On Aug. 24, 1970, the cars set off due west from Massachusetts Avenue. The race was scheduled to last six days, with stops in Ontario; Michigan; Illinois; Oklahoma; Texas; and Arizona before crossing the finish line on Aug. 30 on Caltech’s campus in Pasadena.

Each leg of the journey was meant to last eight to 10 hours. The battery-powered electric vehicles participating ended up being at a disadvantage. The route was outfitted with charging stations every 60 miles. The charging process would take about an hour, meaning the electric cars took double the amount of time to finish each leg, clocking in 16- to 20-hour days.

As chaperone, Heywood would wake up before the sun each day and knock on dorm room doors to wake up the tired and still-asleep college student teams. During the day, he would crunch numbers in the back of a car to figure out each car’s fuel economy.

“I would sit in the back of a bumpy station wagon, using my slide rule to calculate the fuel economy for each entrant,” says Heywood. “That’s what engineers do — you do what is needed regardless of the environment.”

Almost all the entrants crossed the finish line in Pasadena. When MIT’s gas turbine car, which was driven by one of McGregor’s fraternity brothers, barreled into Caltech’s campus, it melted the finish line banner with its blast of hot burned gases from its chimney exhaust pipe. The judging panel declared Wayne State University’s entrant, a gasoline-engine car with a tightly controlled fuel-injection system, the winner.

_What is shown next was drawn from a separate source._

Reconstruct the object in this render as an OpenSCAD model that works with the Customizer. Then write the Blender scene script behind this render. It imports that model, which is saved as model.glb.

In the end, the race was less about who placed first or last and more about demonstrating that the hurdles to having cleaner emissions in cars were not as insurmountable as some in the auto industry then thought.

“In those early days of emission regulations, having a bunch of college kids do something seemingly of their own initiative and trying new creative things really helped show Detroit the way, in a sense,” adds Heywood.

The Clean Air Car Race had an immediate impact on policies and regulations. Participants of the race were called to testify both for state legislators and for Washington, D.C.

“There was this groundswell of young people participating in the debate that would confirm that where the federal government was headed with these proposed standards was not unrealistic,” says McGregor. “We were a contributing factor to the EPA being able to stick with those standards that they had proposed and getting the auto industry to comply.”

Fifty years later, there are still lessons to be learned from the Clean Air Car Race. McGregor extols the virtue of “competitive engineering” as a way to galvanize young students into action. Heywood, meanwhile, sees parallels with current-day issues surrounding greenhouse gas emissions. He suggests that perhaps a friendly competition among talented engineering students could move the needle in the right direction, as it did 50 years ago.